Autrefois, le praticien était respecté
Or, il ne faut pas oublier que les médecins sont des êtres humains avec des doutes, mais aussi une vie après leur travail. Ils ont fondé une famille pour la plupart et souhaitent, tout comme la majorité de nos concitoyens, en profiter. Il est vrai qu’il y a 20 ans de cela la médecine était un sacerdoce, et nombreux sont les confrères qui sacrifiaient leur vie privée. Or les temps changent.

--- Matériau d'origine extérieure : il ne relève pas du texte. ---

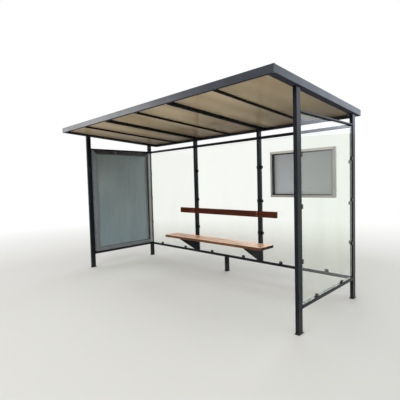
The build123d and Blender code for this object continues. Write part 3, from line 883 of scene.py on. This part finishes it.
def poster_case_shade_seals(work):
    """Rubber packing that fills the gaps between the poster case and the rails above and below it, black to
    paint the shade in these gaps.
    """
    width, inset, corner = 28 * MM, 2 * MM, 3 * MM
    x = -POST_X - width / 2
    side_rail_bottom = SIDE_RAIL_Z - SIDE_RAIL_HALF
    for bottom, top in ((LOWER_RAIL_TOP, poster_box[0].z), (poster_box[1].z, side_rail_bottom)):
        start = Vector((x, poster_box[0].y + inset, bottom))
        end = Vector((x, poster_box[1].y - inset, bottom))
        section = rounded(width, top - bottom, corner)
        run_strip(work, start, end, Vector((1, 0, 0)), Vector((0, 0, 1)), section)


def rafter_plugs(work):
    """Plugs in the front ends of the two main rafters, whose lower part shows below the front beam."""
    wall, set_back, length, corner = 2.2 * MM, 0.6 * MM, 6 * MM, 1.5 * MM
    for low, high in solids_of("main_rafters"):
        half = (high.x - low.x) / 2
        side = half - wall
        down, above = FRONT_BEAM_BACK + set_back, SHEET_UNDERSIDE - 2 * half + wall
        start = on_roof((low.x + high.x) / 2 - side, down, above)
        end = start + length * ROOF_BACK
        run_strip(work, start, end, Vector((1, 0, 0)), ROOF_UP, rounded(2 * side, 2 * side, corner))


def poster_rear_strip(work):
    """Silver strip up the face of the poster case's rear stile."""
    width, from_edge, from_ends = 40 * MM, 14 * MM, 8 * MM
    x, y = poster_box[1].x, poster_box[1].y - from_edge - width
    start = Vector((x, y, poster_box[0].z + from_ends))
    end = Vector((x, y, poster_box[1].z - from_ends))
    section = rounded(width, 2.5 * MM, 1.5 * MM)
    run_strip(work, start, end, Vector((0, 1, 0)), Vector((1, 0, 0)), section)


def poster_rear_shade_seal(work):
    """Wide rubber seal beside the rear stile, on the cover, that paints the shade on the stile's inner side.
    """
    width, from_bar = 24 * MM, 6 * MM
    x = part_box("poster_case_cover")[1].x
    y = poster_box[1].y - POSTER_BAR - from_bar - width
    start = Vector((x, y, poster_box[0].z + POSTER_BAR))
    end = Vector((x, y, poster_box[1].z - POSTER_BAR))
    section = rounded(width, 2.0 * MM, 1.0 * MM)
    run_strip(work, start, end, Vector((0, 1, 0)), Vector((1, 0, 0)), section)


piece("poster_case_gasket", poster_gasket, grey_rubber)
piece("notice_case_gasket", notice_gasket, rubber)
piece("poster_case_shade_lining", poster_shade_lining, rubber)
piece("notice_case_shade_lining", notice_shade_lining, rubber)
piece("poster_case_shade_seals", poster_case_shade_seals, rubber)
piece("poster_case_rear_strip", poster_rear_strip, silver_strip)
piece("poster_case_rear_shade_seal", poster_rear_shade_seal, rubber)


# Edges of the panes, and the roof's seals and end strips


def pane_edges(work):
    """The ground edge round each pane, a skin over its rim with two small chamfers."""
    skin, lap = 0.2 * MM, 1.0 * MM
    panes = (("back_glass_left", 1), ("back_glass_middle", 1), ("back_glass_right", 1), ("right_glass", 0))
    for node, axis in panes:
        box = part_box(node)
        low, high = box[0][axis], box[1][axis]
        thick = high - low
        outside = [(lap, -skin), (0, -skin), (-skin, 0), (-skin, thick), (0, thick + skin)]
        inside = [(lap, thick + skin), (lap, thick + skin / 2), (0.0, thick / 2), (lap, -skin / 2)]
        upright_ring(work, box, axis, low, 1, 0.0, outside + inside)


def sheet_seal():
    """The section of the rubber in the 3 mm gap round the roof sheets, a little higher than these."""
    return rounded(2.9 * MM, 12.5 * MM, 1.4 * MM)


def roof_side_seals(work):
    """Rubber in the gap between the outer sheets and the side beams."""
    from_front, from_back = 3 * MM, 2 * MM
    for sx in (-1, 1):
        start = on_roof(sx * BEAM_INNER_X, FRONT_BEAM_BACK + from_front, SHEET_UNDERSIDE)
        end = on_roof(sx * BEAM_INNER_X, ROOF_LENGTH - from_back, SHEET_UNDERSIDE)
        run_strip(work, start, end, Vector((-sx, 0, 0)), ROOF_UP, sheet_seal())


def roof_front_seal(work):
    """Rubber in the gap between the sheets and the front beam."""
    start = on_roof(-BEAM_INNER_X, FRONT_BEAM_BACK, SHEET_UNDERSIDE)
    end = on_roof(BEAM_INNER_X, FRONT_BEAM_BACK, SHEET_UNDERSIDE)
    run_strip(work, start, end, ROOF_BACK, ROOF_UP, sheet_seal())


def roof_end_strips(work):
    """Thin folded strips that close the sheets' flutes at the low end and lap over their tops."""
    thin, lap, drop, hair = 1.2 * MM, 18 * MM, 12 * MM, 0.1 * MM
    section = [(-lap, hair), (-lap, thin), (thin, thin), (thin, -drop), (hair, -drop), (hair, hair)]
    at_beam, at_cover_strip = 1 * MM, 31 * MM
    for node, left_gap, right_gap in (
        ("roof_sheet_left", at_beam, at_cover_strip),
        ("roof_sheet_middle", at_cover_strip, at_cover_strip),
        ("roof_sheet_right", at_cover_strip, at_beam),
    ):
        low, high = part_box(node)
        start = on_roof(low.x + left_gap, ROOF_LENGTH, SHEET_TOP)
        end = on_roof(high.x - right_gap, ROOF_LENGTH, SHEET_TOP)
        run_strip(work, start, end, ROOF_BACK, ROOF_UP, section)


piece("pane_ground_edges", pane_edges, edge_glass)
piece("roof_side_seals", roof_side_seals, rubber)
piece("roof_front_seal", roof_front_seal, rubber)
piece("rafter_plugs", rafter_plugs, rubber)
piece("roof_end_strips", roof_end_strips, silver_strip)


# Floor, light and camera


def background_seen(tree):
    """Full for what is seen straight, in a mirror or through glass, and none for light on the shelter."""
    path = add(tree, "ShaderNodeLightPath").node
    seen = {0: path.outputs["Is Camera Ray"], 1: path.outputs["Is Glossy Ray"]}
    either = add(tree, "ShaderNodeMath", seen, operation="MAXIMUM")
    seen = {0: either, 1: path.outputs["Is Transmission Ray"]}
    return add(tree, "ShaderNodeMath", seen, operation="MAXIMUM")


def pale_floor():
    """A plain pale floor that fades to white at a distance and keeps the shadow."""
    fade_start, fade_end = 3.5, 9.0
    bpy.ops.mesh.primitive_circle_add(vertices=96, radius=40, fill_type="NGON", location=(0, 0, 0))
    floor = bpy.context.object
    floor.name = "studio_floor"
    material, tree, here = surface("pale_studio_floor")
    away = add(tree, "ShaderNodeVectorMath", {0: here}, out="Value", operation="LENGTH")
    far = add(tree, "ShaderNodeMapRange", {"Value": away, "From Min": fade_start, "From Max": fade_end})
    fade = add(tree, "ShaderNodeMath", {0: far, 1: background_seen(tree)}, operation="MULTIPLY")
    matt = add(tree, "ShaderNodeBsdfPrincipled", {"Base Color": linear("D9D8D4"), "Roughness": 0.85})
    white = add(tree, "ShaderNodeEmission", {"Color": (1, 1, 1, 1), "Strength": 1.0})
    mixed = add(tree, "ShaderNodeMixShader", {0: fade, 1: matt, 2: white})
    add(tree, "ShaderNodeOutputMaterial", {"Surface": mixed})
    floor.data.materials.append(material)


def studio_world(strength):
    """Soft white light all round, seen as plain white."""
    world = bpy.data.worlds.new("studio_world")
    bpy.context.scene.world = world
    world.use_nodes = True
    tree = world.node_tree
    tree.nodes.clear()
    light = add(tree, "ShaderNodeBackground", {"Color": (1, 1, 1, 1), "Strength": strength})
    shown = add(tree, "ShaderNodeBackground", {"Color": (1, 1, 1, 1), "Strength": 1.0})
    mixed = add(tree, "ShaderNodeMixShader", {0: background_seen(tree), 1: light, 2: shown})
    add(tree, "ShaderNodeOutputWorld", {0: mixed})


def lamp(name, spot, target, size, power, tint="FFFFFF"):
    """A soft oblong lamp of some watts, aimed at a point. The camera doesn't see the lamp itself."""
    data = bpy.data.lights.new(name, "AREA")
    data.shape = "RECTANGLE"
    data.size, data.size_y = size
    data.energy = power
    data.color = linear(tint)[:3]
    obj = bpy.data.objects.new(name, data)
    bpy.context.scene.collection.objects.link(obj)
    direction = Vector(target) - Vector(spot)
    obj.matrix_world = Matrix.Translation(spot) @ direction.to_track_quat("-Z", "Y").to_matrix().to_4x4()
    obj.visible_camera = False


def photo_camera():
    """The camera stands in front of the right end and looks along the shelter to the left. Its place, turn
    and focal length in pixels were solved from the photo's straight edges."""
    focal_pixels, picture_pixels, sensor_width = 339.21, 400, 36.0
    spot = Vector((3.7596, -3.5470, 1.5282))
    yaw, pitch, roll = (math.radians(a) for a in (-45.0224, -3.0037, -1.5082))
    forward = Vector((math.sin(yaw) * math.cos(pitch), math.cos(yaw) * math.cos(pitch), math.sin(pitch)))
    right = forward.cross(Vector((0, 0, 1))).normalized()
    up = right.cross(forward)
    across = math.cos(roll) * right + math.sin(roll) * up
    above = -math.sin(roll) * right + math.cos(roll) * up
    data = bpy.data.cameras.new("photo_camera")
    data.sensor_width = sensor_width
    data.lens = focal_pixels * sensor_width / picture_pixels
    camera = bpy.data.objects.new("photo_camera", data)
    bpy.context.scene.collection.objects.link(camera)
    turn = Matrix((across, above, -forward)).transposed().to_4x4()
    camera.matrix_world = Matrix.Translation(spot) @ turn
    bpy.context.scene.camera = camera


pale_floor()
studio_world(strength=0.75)
lamp("soft_key", (1.5, -5.5, 7.5), (0, 0, 1.0), (4.0, 4.0), 200)
lamp("low_left", (-10.6, -7.4, 5.3), (0, -1.0, 2.4), (7.0, 3.2), 220)
lamp("low_back", (-4.5, 14.7, 6.4), (2.0, 0, 0.3), (10.0, 3.4), 700)
lamp("low_right", (7.2, 10.9, 5.2), (2.1, 0, 2.4), (7.0, 3.5), 120, "D6E2FA")
photo_camera()
bpy.context.scene.view_settings.view_transform = "Standard"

Les patients, grâce à un temps de travail réduit à 35 heures, profitent des offres assez fournies de loisirs (d’ailleurs ils n’hésitent pas à le faire savoir aux médecins de manière souvent provocante). De plus, autrefois le praticien était respecté dans sa fonction. Cette valeur mettait du baume au cœur du médecin qui acceptait certains sacrifices. De nos jours, le patient exige, il n’écoute plus nécessairement le praticien, il le met en défaut grâce à des sites internet qui distillent parfois de fausses informations, et il ne regarde que son propre intérêt.
Dans ces conditions comment un médecin, qui n’est plus digne de confiance et de respect, peut-il continuer d’avoir la foi dans son métier, et ne peut-il pas sombrer dans la dépression ? Aussi, il est urgent de mettre en avant les valeurs inculquées par les anciens auprès de tous nos concitoyens.
« Le respect de nous-mêmes est la règle de notre moralité. Le respect de nos semblables, celle de notre conduite envers eux » Von Goethe JW.